## Stated goal
Only the lines from the start of the data through the one containing "return radius +" belong in your answer; return them exactly.

-- start of Source excerpt --

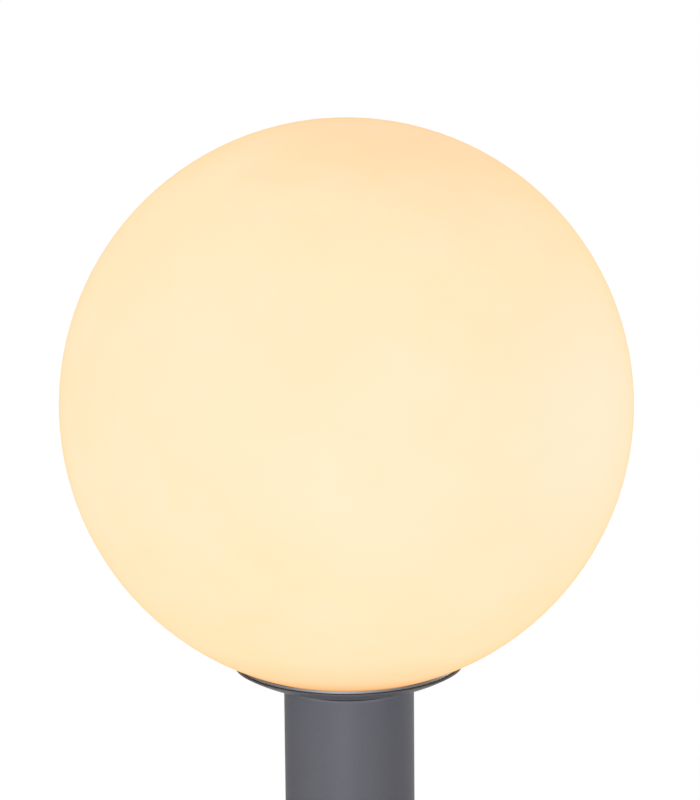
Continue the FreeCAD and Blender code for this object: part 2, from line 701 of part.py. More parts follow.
def lamp_tip():
    """The lamp's tip contact."""
    return cylinder(LAMP_TIP_RADIUS, LAMP_TIP_BOTTOM, LAMP_INSULATOR_BOTTOM)


def lamp_insulator():
    """The insulating cone between the lamp's tip and its screw cap."""
    return (
        Outline(0, LAMP_INSULATOR_BOTTOM)
        .to(LAMP_TIP_RADIUS, LAMP_INSULATOR_BOTTOM)
        .to(LAMP_INSULATOR_RADIUS, LAMP_CAP_BOTTOM)
        .to(0, LAMP_CAP_BOTTOM)
        .solid()
    )


def lamp_cap():
    """The lamp's screw cap, a thin cup that tapers to the insulator."""
    floor = LAMP_CAP_BOTTOM + LAMP_CAP_WALL
    shoulder = LAMP_CAP_BOTTOM + LAMP_CAP_TAPER
    inner = LAMP_CAP_RADIUS - LAMP_CAP_WALL
    return (
        Outline(0, LAMP_CAP_BOTTOM)
        .to(LAMP_INSULATOR_RADIUS, LAMP_CAP_BOTTOM)
        .to(LAMP_CAP_RADIUS, shoulder)
        .to(LAMP_CAP_RADIUS, LAMP_BODY_BOTTOM)
        .to(inner, LAMP_BODY_BOTTOM)
        .to(inner, shoulder + LAMP_CAP_WALL)
        .to(LAMP_INSULATOR_RADIUS, floor)
        .to(0, floor)
        .solid()
    )


def lamp_flare(bottom_radius, top_radius, low, high):
    """The middle point of the lamp body's flaring side."""
    height = (low + high) / 2
    radius = (bottom_radius + top_radius) / 2
    return radius + LAMP_FLARE_SHARE * (top_radius - bottom_radius), height


def lamp_body():
    """The lamp's flaring body, hollow for the driver and closed by a plate under the dome."""
    low = LAMP_CAP_RADIUS + LAMP_NECK_STEP
    high = LAMP_SEAM_RADIUS
    inner_low = low - LAMP_BODY_WALL
    inner_high = high - LAMP_BODY_WALL
    plate = LAMP_DOME_BOTTOM - LAMP_BODY_HOLLOW
    return (
        Outline(inner_low, LAMP_BODY_BOTTOM)
        .to(low, LAMP_BODY_BOTTOM)
        .arc(lamp_flare(low, high, LAMP_BODY_BOTTOM, LAMP_DOME_BOTTOM), (high, LAMP_DOME_BOTTOM))
        .to(0, LAMP_DOME_BOTTOM)
        .to(0, plate)
        .to(inner_high, plate)
        .arc(lamp_flare(inner_low, inner_high, LAMP_BODY_BOTTOM, plate), (inner_low, LAMP_BODY_BOTTOM))
        .solid()
    )


def lamp_led_board():
    """The round board that carries the lamp's light sources."""
    return cylinder(LED_BOARD_RADIUS, LAMP_DOME_BOTTOM, LAMP_DOME_BOTTOM + LED_BOARD_THICKNESS)


def lamp_dome():
    """The lamp's frosted dome, a thin part of a sphere."""
    centre = LAMP_DOME_BOTTOM + LAMP_DOME_RISE
    inner = LAMP_RADIUS - LAMP_DOME_WALL
    return (
        Outline(LAMP_INNER_SEAM_RADIUS, LAMP_DOME_BOTTOM)
        .to(LAMP_SEAM_RADIUS, LAMP_DOME_BOTTOM)
        .arc((LAMP_RADIUS, centre), (0, centre + LAMP_RADIUS))
        .to(0, centre + inner)
        .arc((inner, centre), (LAMP_INNER_SEAM_RADIUS, LAMP_DOME_BOTTOM))
        .solid()
    )


def gland_body():
    """The cable gland's body: a stem through the floor, a hexagon on it and a neck for the cap."""
    low = FLOOR_BOTTOM - GLAND_NUT_HEIGHT - GLAND_STEM_TAIL
    hex_top = FLANGE_TOP + GLAND_HEX_HEIGHT
    neck_top = hex_top + GLAND_NECK_HEIGHT
    body = cylinder(GLAND_STEM_RADIUS, low, neck_top)
    body = body.fuse(hexagon(GLAND_HEX_WIDTH, FLANGE_TOP, hex_top))
    seal_seat = cylinder(GLAND_SEAL_RADIUS + SNUG_GAP, neck_top - GLAND_SEAL_HEIGHT, neck_top + OVERRUN)
    return drill(body, [cylinder(GLAND_BORE_RADIUS, low - OVERRUN, neck_top), seal_seat])


def gland_seal():
    """The rubber seal that closes round the supply cable."""
    top = FLANGE_TOP + GLAND_HEX_HEIGHT + GLAND_NECK_HEIGHT
    return ring(GLAND_SEAL_BORE_RADIUS, GLAND_SEAL_RADIUS, top - GLAND_SEAL_HEIGHT, top)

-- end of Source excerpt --

## Task solution
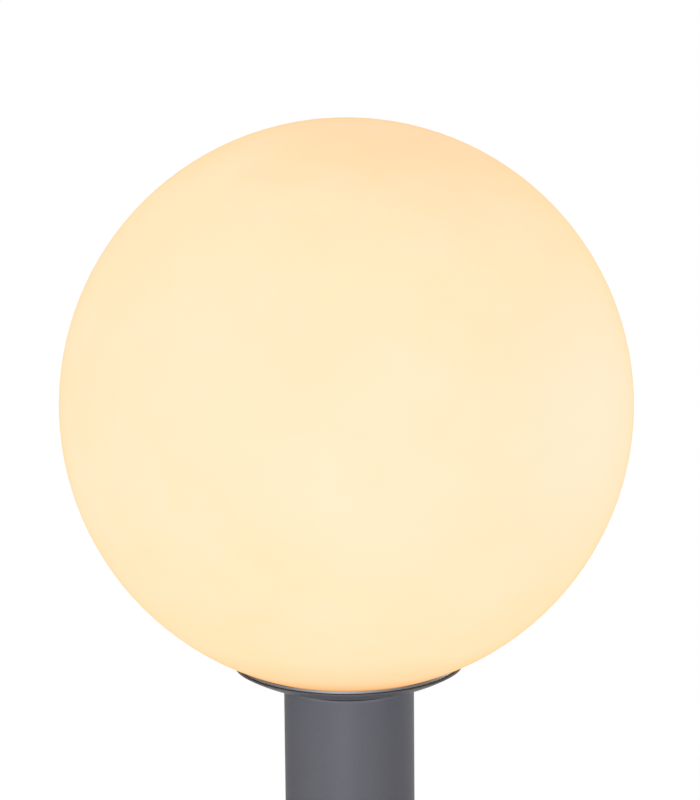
Continue the FreeCAD and Blender code for this object: part 2, from line 701 of part.py. More parts follow.
def lamp_tip():
    """The lamp's tip contact."""
    return cylinder(LAMP_TIP_RADIUS, LAMP_TIP_BOTTOM, LAMP_INSULATOR_BOTTOM)


def lamp_insulator():
    """The insulating cone between the lamp's tip and its screw cap."""
    return (
        Outline(0, LAMP_INSULATOR_BOTTOM)
        .to(LAMP_TIP_RADIUS, LAMP_INSULATOR_BOTTOM)
        .to(LAMP_INSULATOR_RADIUS, LAMP_CAP_BOTTOM)
        .to(0, LAMP_CAP_BOTTOM)
        .solid()
    )


def lamp_cap():
    """The lamp's screw cap, a thin cup that tapers to the insulator."""
    floor = LAMP_CAP_BOTTOM + LAMP_CAP_WALL
    shoulder = LAMP_CAP_BOTTOM + LAMP_CAP_TAPER
    inner = LAMP_CAP_RADIUS - LAMP_CAP_WALL
    return (
        Outline(0, LAMP_CAP_BOTTOM)
        .to(LAMP_INSULATOR_RADIUS, LAMP_CAP_BOTTOM)
        .to(LAMP_CAP_RADIUS, shoulder)
        .to(LAMP_CAP_RADIUS, LAMP_BODY_BOTTOM)
        .to(inner, LAMP_BODY_BOTTOM)
        .to(inner, shoulder + LAMP_CAP_WALL)
        .to(LAMP_INSULATOR_RADIUS, floor)
        .to(0, floor)
        .solid()
    )


def lamp_flare(bottom_radius, top_radius, low, high):
    """The middle point of the lamp body's flaring side."""
    height = (low + high) / 2
    radius = (bottom_radius + top_radius) / 2
    return radius + LAMP_FLARE_SHARE * (top_radius - bottom_radius), height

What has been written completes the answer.